Leven in de Gouden Eeuw

Uit Wikikids
Naar navigatie springen Naar zoeken springen

In de Gouden Eeuw ging het heel goed met Nederland, het was zelfs het rijkste en machtigste land ter wereld. De VOC had hier een groot aandeel in, de VOC zorgde ervoor dat Nederland erg rijk bleef. Zij brachten namelijk kruiden en specerijen mee naar Amsterdam en deze specerijen werden opgeslagen in grachtenpanden. Hierdoor hadden zij heel veel voorraad en kon er veel worden verhandeld. Dit noem je stapelmarkt. Producten van over de hele wereld werden namelijk naar Amsterdam vervoerd, opgeslagen en verhandeld. Kooplieden vanuit heel Europa kwamen naar Amsterdam om daar de kruiden en specerijen te kopen.


Specerijen

Portugal handelde eerst al in specerijen. Specerijen zijn eigenlijk een soort kruiden. Voorbeelden van specerijen en kruiden zijn: peper, nootmuskaat, foelie, koffie, thee en cacao. Deze specerijen waren bijna niet te verkrijgen in Europa en deze werden daarom gehaald uit Indië. Op een gegeven moment werd de vraag naar specerijen zo groot, dat Portugal niet meer in staat was om iedereen van specerijen te kunnen voorzien. De Nederlanders zagen hun kans schoon en gingen ook naar Azië om specerijen en kruiden naar Europa te halen om het zo te kunnen verhandelen. Dit was een slimme zet, de vraag naar specerijen was namelijk enorm groot. De Nederlanders konden bijvoorbeeld peper voor ontzettend veel geld verkopen, want kruiden waren erg gewild. Peper werd dus echt peperduur. Door slim in te spelen op vraag en aanbod is Nederland ontzettend rijk geworden.

Grachtenpanden

Kooplieden (mensen die handel kopen en verkopen) sloegen een groot deel van hun handel op zodat zij een voorraad hadden. Als er veel aanbod was voor peper, dan konden zij de peper alleen voor een lage prijs verkopen. Want er waren misschien nog wel duizenden andere kooplieden die peper verkochten. Kooplieden bleven dan wachten tot er veel vraag en weinig aanbod was voor peper, dan konden ze de peper weer voor een duurdere prijs verkopen. Hierdoor maakten zij veel winst en werden zij erg rijk. Doordat de kooplieden ontzettend rijk werden door de handel, konden zij mooie grachtenpanden laten bouwen.

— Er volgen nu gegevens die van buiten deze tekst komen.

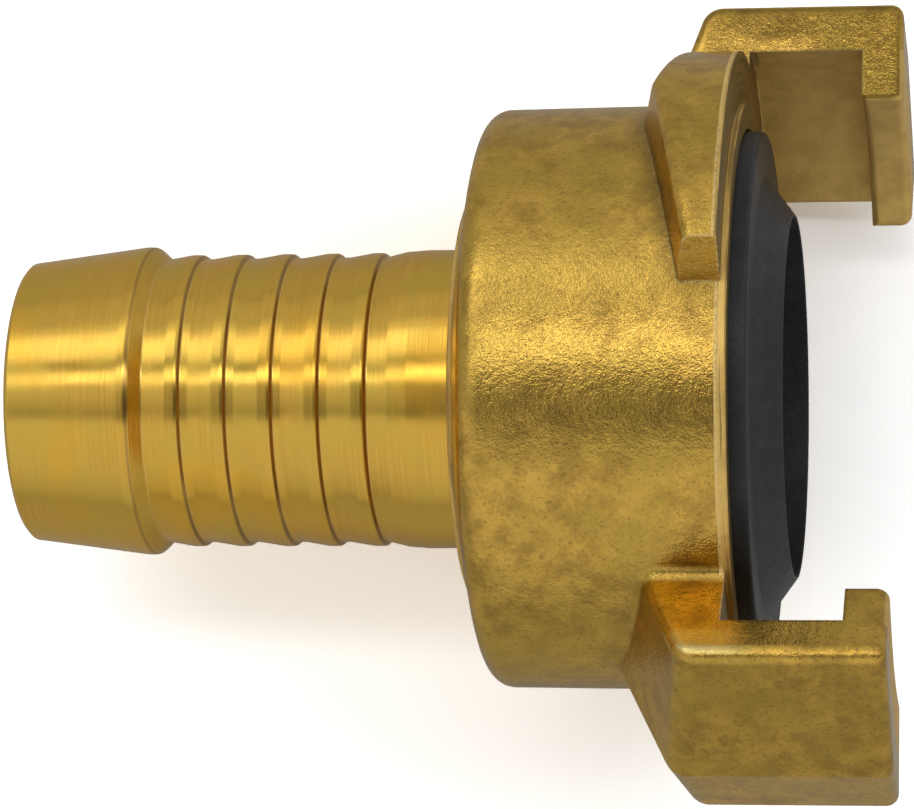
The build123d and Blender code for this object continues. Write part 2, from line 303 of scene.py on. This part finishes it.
def makeForgedBrass():
    shader = Shader("forgedBrass")
    place = shader.place()
    along, out = shader.alongAndOut(place)
    rounded, wearAndHighlight = edgeWearAndHighlight(shader, forged["edgeRadius"])
    trueNormal = shader.node("TexCoord").outputs["Normal"]
    patches, hues, grain, lumps, pits = [
        shader.noise(place, *forged[name]) for name in ("patches", "hues", "grain", "lumps", "pits")
    ]
    streaks = turnedStreaks(shader, place, along, out, turned["streakAlong"])
    around = shader.vector("CROSS_PRODUCT", tuple(alongAxis), place)
    turnwise = shader.dot(trueNormal, shader.vector("NORMALIZE", around))
    machined = machinedMask(shader, along, out, turnwise)
    # forged skin: patches of gold and brown, an olive cast, dark pits, and painted shade in the inner corners
    colour = shader.blend(shader.spread(patches, *forged["patchRamp"]), forged["brown"], forged["gold"])
    colour = shader.blend(shader.spread(hues, *forged["hueRamp"]), colour, forged["olive"])
    colour = shader.blend(shader.spread(pits, *forged["pitRamp"]), colour, forged["pitColour"])
    # painted shade: inner corners darkened, found by ambient occlusion
    corner = shader.node("AmbientOcclusion", {"Distance": forged["cornerReach"]}, samples=2, only_local=True)
    corner = shader.math("ADD", corner.outputs["AO"], shader.spread(grain, *forged["cornerBreak"]))
    corner = shader.spread(corner, *forged["cornerRamp"])
    colour = shader.blend(shader.product(corner, forged["cornerShadeShare"]), colour, forged["cornerShade"])
    # worn edges with a painted highlight along them, broken up by the pits, and none in inner corners
    wornAndHighlight = shader.product(wearAndHighlight, shader.spread(pits, *forged["wornAndHighlightRamp"]), shader.inverse(corner))
    colour = shader.blend(wornAndHighlight, colour, forged["bright"])
    # painted light: the claws' end faces are darkened and their start faces lightened, by which way round the
    # axis they face
    offBody = shader.spread(out, *forged["clawOut"])
    low, high = forged["facingRound"]
    onClaw = shader.math("MAXIMUM", offBody, shader.spread(along, *forged["clawAlong"]))
    onClaw = shader.product(onClaw, shader.spread(along, *forged["endFaceAlong"]))
    shadedEndFace = shader.product(shader.spread(turnwise, low, high), onClaw)
    nearBody = shader.spread(along, *forged["startFaceAlong"])
    startSide = shader.product(shader.spread(turnwise, -low, -high), nearBody)
    litStartFace = shader.product(offBody, forged["startFaceShare"], startSide)
    colour = shader.blend(litStartFace, colour, forged["litStartFace"])
    colour = shader.blend(shadedEndFace, colour, forged["shadedEndFace"], "MULTIPLY")
    colour = shader.blend(machined, colour, satinColour(shader, place, along, out, patches, pits))
    # painted shade: faces looking along the axis towards the claws are darkened
    frontShade = shader.spread(shader.dot(trueNormal, tuple(alongAxis)), *satin["frontRamp"])
    rimFace = shader.product(frontShade, shader.spread(along, *satin["rimFaceEnd"]))
    colour = shader.blend(rimFace, colour, satin["frontShade"], "MULTIPLY")
    rough = shader.spread(pits, *forged["roughness"])
    rough = shader.math("SUBTRACT", rough, shader.product(wornAndHighlight, forged["wornSmoother"]))
    rough = shader.node("Mix", {0: machined, 2: rough, 3: satin["roughness"]}).outputs[0]
    rugged = shader.inverse(machined)
    # edges are lumpier than the open faces
    lumpy = shader.product(rugged, shader.math("ADD", 1.0, shader.product(wornAndHighlight, forged["edgeLumps"])))
    normal = shader.bump(shader.product(lumps, lumpy), forged["lumpDepth"], forged["lumpStrength"], rounded)
    normal = shader.bump(shader.product(grain, rugged), forged["grainDepth"], forged["grainStrength"], normal)
    streaks = shader.product(streaks, machined)
    normal = shader.bump(streaks, turned["streakDepth"], turned["streakStrength"], normal)
    metallic = shader.spread(machined, 0.0, 1.0, 1.0, satin["metallic"])
    return brassSurface(shader, colour, rough, normal, metallic)


turned = {
    "gold": (0.83, 0.505, 0.086),
    "brown": (0.75, 0.442, 0.072),
    "olive": (0.74, 0.488, 0.080),
    "warm": (0.86, 0.475, 0.055),
    "lineColour": (0.42, 0.25, 0.07),
    "lineWidth": (0.13, 0.052),
    "lineBreak": (0.25, 0.5, 0.55, 1.0),
    "lineOut": (8.4, 8.6),
    "endLineShare": 0.7,
    "streaks": (1.0, 3.0, 0.6),
    "streakAlong": 9.0,
    "streakAcross": 0.12,
    "streakRamp": (0.35, 0.65),
    "streakDepth": 0.000016,
    "streakStrength": 0.5,
    "patches": (0.3, 3.0, 0.6),
    "hues": (0.22, 3.0, 0.55),
    "hueRamp": (0.42, 0.60, 0.0, 0.8),
    "warmth": (0.13, 2.0, 0.5),
    "warmRamp": (0.50, 0.66, 0.0, 0.7),
    "wearAndHighlightShare": 0.5,
    "edgeRadius": 0.00015,
    "roughness": (0.3, 0.7, 0.15, 0.25),
}
barbs = {
    "firstFall": -36.02,
    "pitch": 3.03,
    "count": 5,
    "endFall": -39.3,
    "lineReach": (0.3, 0.2),  # shares of the pitch
}


def barbLines(shader, along, out, patches):
    # painted shade: a dark line at the fall under each barb, broken up by noise
    share = shader.math("DIVIDE", shader.math("SUBTRACT", along, barbs["firstFall"]), barbs["pitch"])
    nearest = shader.math("SUBTRACT", share, shader.math("ROUND", share))
    nearest = shader.product(nearest, barbs["pitch"])
    onLine = shader.spread(shader.math("ABSOLUTE", nearest), *turned["lineWidth"])
    far, near = barbs["lineReach"]
    last = barbs["count"] - 1
    within = shader.spread(share, last + far, last + near)
    within = shader.product(shader.spread(share, -far, -near), within)
    onLine = shader.product(onLine, within, shader.spread(patches, *turned["lineBreak"]))
    endLine = shader.math("ABSOLUTE", shader.math("SUBTRACT", along, barbs["endFall"]))
    endLine = shader.spread(endLine, *turned["lineWidth"], 0.0, turned["endLineShare"])
    onLine = shader.math("MAXIMUM", onLine, endLine)
    return shader.product(onLine, shader.spread(out, *turned["lineOut"]))


def makeTurnedBrass():
    shader = Shader("turnedBrass")
    place = shader.place()
    along, out = shader.alongAndOut(place)
    rounded, wearAndHighlight = edgeWearAndHighlight(shader, turned["edgeRadius"])
    streaks = turnedStreaks(shader, place, along, out, turned["streakAlong"])
    patches, hues, warmth = [shader.noise(place, *turned[name]) for name in ("patches", "hues", "warmth")]
    colour = shader.blend(shader.spread(streaks, *turned["streakRamp"]), turned["brown"], turned["gold"])
    colour = shader.blend(shader.spread(hues, *turned["hueRamp"]), colour, turned["olive"])
    colour = shader.blend(shader.spread(warmth, *turned["warmRamp"]), colour, turned["warm"])
    # painted shade at the fall under each barb and at the tail's end
    colour = shader.blend(barbLines(shader, along, out, patches), colour, turned["lineColour"])
    # edges: worn brighter, with a painted highlight along them
    colour = shader.blend(shader.product(wearAndHighlight, turned["wearAndHighlightShare"]), colour, forged["bright"])
    rough = shader.spread(patches, *turned["roughness"])
    normal = shader.bump(streaks, turned["streakDepth"], turned["streakStrength"], rounded)
    return brassSurface(shader, colour, rough, normal)


rubber = {
    "black": (0.0125, 0.0142, 0.0162),
    "dusty": (0.0240, 0.0268, 0.0300),
    "edge": (0.095, 0.100, 0.105),
    "patches": (0.5, 3.0, 0.6),
    "patchRamp": (0.4, 0.7),
    "grain": (6.0, 2.0, 0.6),
    "grainDepth": 0.00004,
    "grainStrength": 0.4,
    "wearAndHighlightShare": 0.8,
    "edgeRadius": 0.00015,
    "roughness": (0.3, 0.7, 0.40, 0.55),
    "specularLevel": 0.5,
}


def makeRubber():
    shader = Shader("blackRubber")
    place = shader.place()
    rounded, wearAndHighlight = edgeWearAndHighlight(shader, rubber["edgeRadius"])
    patches = shader.noise(place, *rubber["patches"])
    grain = shader.noise(place, *rubber["grain"])
    colour = shader.blend(shader.spread(patches, *rubber["patchRamp"]), rubber["black"], rubber["dusty"])
    # paler edges: rubbed wear, with a painted highlight line along them
    colour = shader.blend(shader.product(wearAndHighlight, rubber["wearAndHighlightShare"]), colour, rubber["edge"])
    rough = shader.spread(grain, *rubber["roughness"])
    normal = shader.bump(grain, rubber["grainDepth"], rubber["grainStrength"], rounded)
    surface = shader.node("BsdfPrincipled", {"Base Color": colour, "Roughness": rough, "Normal": normal})
    surface.inputs["Specular IOR Level"].default_value = rubber["specularLevel"]
    return shader.finish(surface)


slotMaterials = {
    "forged_brass": makeForgedBrass(),
    "turned_brass": makeTurnedBrass(),
    "black_rubber": makeRubber(),
}
for nodeName in sorted(frame["nodes"]):
    node = frame["nodes"][nodeName]
    for slot in node.material_slots:
        name = slot.material.name if slot.material else "none"
        print("slot", nodeName, name)
        for slotName, material in slotMaterials.items():
            if slotName in name:
                slot.material = material
print("materials made")

# studio: a wide soft room of light bands above the axis, four soft boxes, a white floor
studio = {
    "floorSize": 3.0,
    "floorOther": 0.50,
    "floorSeen": 2.3,
    "shownInMetal": 0.1,  # share of the white background that reflections show
    "lampDistance": 0.6,
    # soft boxes: angle from the view towards the far side, angular width, radiance, start and end in metres
    "boxes": [("mainBox", 55.0, 22.0, 0.28, -0.7, 0.7), ("tailBox", 47.0, 22.0, 0.88, -0.7, -0.15),
              ("edgeBox", 20.5, 9.0, 1.6, -0.7, 0.7), ("bodyBox", 22.5, 6.0, 1.6, -0.19, 0.5)],
    "gapWidth": (-15.0, 14.0),  # the dark gap that the camera looks out of, angles about the axis
    "gapEdge": 0.04,  # radians
    # where the gap starts and where it deepens, by how far a direction points to the camera's right
    "gapStart": (-0.56, -0.34),
    "gapDeepens": (-0.26, -0.19),
    "gapDepth": (0.42, 0.96),  # over the tail, over the body
    # angle about the axis from the view, level of the room's light
    "room": [(-180, 0.28), (-120, 0.33), (-88, 0.44), (-74, 0.53), (-64, 0.62), (-42, 0.66), (-18, 0.70),
             (-14, 0.36), (-9, 0.31), (-6, 0.47), (0, 0.56), (8, 0.64), (14, 0.56), (28, 0.29), (35, 0.29),
             (40, 0.49), (66, 0.49), (80, 0.53), (98, 0.44), (123, 0.36), (180, 0.28)],
}


def makeBoxes():
    cameraRight, cameraUp, back, target = viewDirections()
    for name, angle, width, radiance, start, end in studio["boxes"]:
        turn = math.radians(angle)
        towards = back * math.cos(turn) + cameraUp * math.sin(turn)
        data = bpy.data.lights.new(name, "AREA")
        data.shape = "RECTANGLE"
        data.size = end - start
        data.size_y = 2 * studio["lampDistance"] * math.tan(math.radians(width / 2))
        data.energy = radiance * math.pi * data.size * data.size_y
        lamp = bpy.data.objects.new(name, data)
        bpy.context.scene.collection.objects.link(lamp)
        place = target + towards * studio["lampDistance"] + cameraRight * (start + end) / 2
        setPlace(lamp, place, (cameraRight, towards.cross(cameraRight), towards))


def backgroundShare(shader):
    # all of the white for the camera, a share of it in reflections and through clear things
    path = shader.node("LightPath")
    mirrored = shader.math("ADD", path.outputs["Is Glossy Ray"], path.outputs["Is Transmission Ray"])
    return shader.math("ADD", path.outputs["Is Camera Ray"], shader.product(mirrored, studio["shownInMetal"]))


def makeWorld():
    cameraRight, cameraUp, back = viewDirections()[:3]
    world = bpy.data.worlds.new("studioRoom")
    bpy.context.scene.world = world
    world.use_nodes = True
    shader = Shader("room", world.node_tree)
    direction = shader.node("TexCoord").outputs["Generated"]
    outward = shader.dot(direction, tuple(back))
    upward = shader.dot(direction, tuple(cameraUp))
    angle = shader.math("ARCTAN2", upward, outward)
    share = shader.math("ADD", shader.math("DIVIDE", angle, 2 * math.pi), 0.5)
    ramp = shader.node("ValToRGB", {0: share})
    stops = ramp.color_ramp.elements
    for degrees, level in studio["room"][1:-1]:
        stop = stops.new(degrees / 360 + 0.5)
        stop.color = (level, level, level, 1)
    stops[0].color = (studio["room"][0][1],) * 3 + (1,)
    stops[-1].color = (studio["room"][-1][1],) * 3 + (1,)
    low, high = (math.radians(edge) for edge in studio["gapWidth"])
    soft = studio["gapEdge"]
    rightward = shader.dot(direction, tuple(cameraRight))
    gap = shader.spread(angle, low - soft, low + soft)
    gap = shader.product(gap, shader.spread(angle, high + soft, high - soft))
    gap = shader.product(gap, shader.spread(rightward, *studio["gapStart"]))
    gapDepth = shader.spread(rightward, *studio["gapDeepens"], *studio["gapDepth"])
    kept = shader.inverse(shader.product(gap, gapDepth))
    level = shader.blend(1.0, ramp.outputs["Color"], kept, "MULTIPLY")
    colour = shader.blend(backgroundShare(shader), level, (1.0, 1.0, 1.0))
    background = shader.node("Background", {"Color": colour, "Strength": 1.0})
    output = shader.node("OutputWorld")
    shader.tree.links.new(background.outputs[0], output.inputs["Surface"])


def makeFloor():
    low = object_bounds()[0]
    size = studio["floorSize"]
    mesh = bpy.data.meshes.new("floor")
    corners = [(-size, -size, low.z), (size, -size, low.z), (size, size, low.z), (-size, size, low.z)]
    mesh.from_pydata(corners, [], [(0, 1, 2, 3)])
    floor = bpy.data.objects.new("floor", mesh)
    bpy.context.scene.collection.objects.link(floor)
    shader = Shader("floorPaper")
    colour = shader.blend(backgroundShare(shader), (studio["floorOther"],) * 3, (studio["floorSeen"],) * 3)
    surface = shader.node("BsdfDiffuse", {"Color": colour})
    mesh.materials.append(shader.finish(surface))


makeFloor()
makeBoxes()
makeWorld()
bpy.context.scene.view_settings.view_transform = "Standard"
print("studio lit")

Grachtenpanden waren enorm groot zodat men de handel kon opslaan. De buitenkant was vaak versierd met een mooie gevel. Een rijk versierde gevel liet zien dat je rijk was. Ook was de woonkamer vaak mooi versierd met dure meubels en schilderijen. De woonkamer vond je gelijk vaak bij binnenkomst. Door de woonkamer mooi te versieren, konden de gasten dus zien dat je rijk was. Op zolder lag vaak het handelswaar. Verder zat er ook een kantoor in zo'n grachtenpand. Dit was nodig zodat alles goed bijgehouden kon worden. Ze wisten zo precies hoeveel specerijen er waren gekocht en hoeveel specerijen er waren verkocht.

Rangen en standen

Niet iedereen had het even goed in de Gouden Eeuw. Eigenlijk was er maar een klein gedeelte van de bevolking erg rijk. In de tijd van de Gouden Eeuw was er sprake van een gelaagde samenleving. Dit betekent dat mensen op verschillende niveaus werden ingedeeld.

  • De eerste laag was de adel

Van adel kon je niet worden. Je werd namelijk als van adel geboren. Van adel betekent dat je een titel als: koning, keizer of baron had.

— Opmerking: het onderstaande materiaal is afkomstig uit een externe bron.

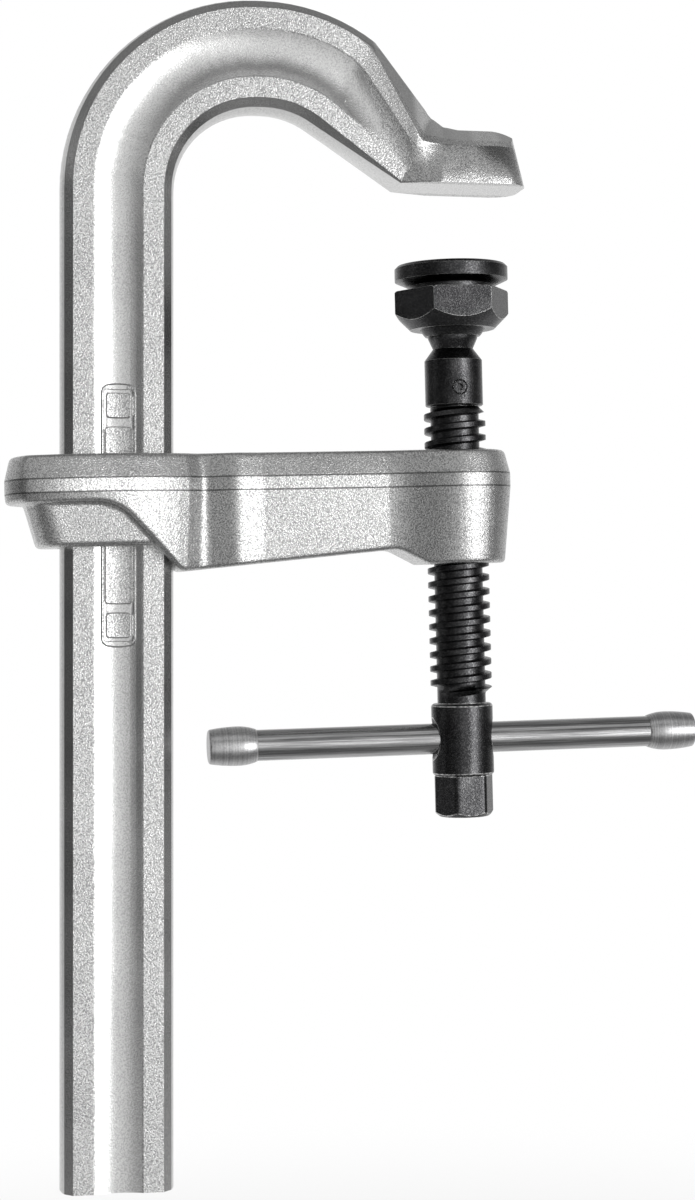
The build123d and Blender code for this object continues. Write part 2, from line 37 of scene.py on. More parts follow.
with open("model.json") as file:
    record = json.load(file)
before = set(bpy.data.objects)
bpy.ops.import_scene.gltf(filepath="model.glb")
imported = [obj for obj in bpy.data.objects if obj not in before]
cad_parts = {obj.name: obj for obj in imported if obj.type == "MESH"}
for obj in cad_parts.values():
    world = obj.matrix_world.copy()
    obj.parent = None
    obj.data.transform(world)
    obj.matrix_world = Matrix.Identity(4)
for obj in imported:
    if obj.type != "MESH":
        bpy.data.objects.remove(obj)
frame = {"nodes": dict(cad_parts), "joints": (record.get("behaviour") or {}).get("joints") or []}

# Depths of the arm's two parting seams below its top.
SEAM_DEPTHS = (0.0083, 0.0130)
# Height in the screw's frame at which the threaded core meets the collar's neck.
CORE_FOOT = -0.0885
# Painted shade in the gap round the grub screw: x and z of its middle, its radius and half its width.
GRUB_GAP = (-0.00109, -0.07151, 0.0025, 0.0003)
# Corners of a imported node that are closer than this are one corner.
SAME_SPOT = 2e-6
# Edges of a machined piece that turn by more degrees than this get a bevel.
SHARP_TURN = 28


def joint_named(name):
    return next(joint for joint in frame["joints"] if joint["name"] == name)


def screw_frame():
    """Matrix from the screw's own frame, with +Z up the screw and the arm's top at 0, to the row frame."""
    joint = joint_named("spindle_turn")
    axis = Vector(joint["axis"]).normalized()
    across = Vector((0, 1, 0))
    along = across.cross(axis)
    turn = Matrix((along, across, axis)).transposed().to_4x4()
    return Matrix.Translation(joint["pos_m"]) @ turn


def screw_axis():
    """Direction up the screw, and how far along it the arm's top lies."""
    joint = joint_named("spindle_turn")
    up = Vector(joint["axis"]).normalized()
    return up, up.dot(Vector(joint["pos_m"]))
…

  • De tweede laag was de rijke burgerij.

Dit waren kooplieden, de handelaren en boeren die veel grond bezaten.

  • De derde laag waren de gewone burgers.

Zij hadden niet veel geld, maar verdienden genoeg geld om te kunnen leven. Dit waren bijvoorbeeld de soldaten, de matrozen en de arbeiders.

  • De vierde laag waren de armen mensen zonder werk.

Zij werden ook wel paupers genoemd. Zij hadden niet genoeg geld om te leven, daarom gingen zij bedelen of zelfs stelen.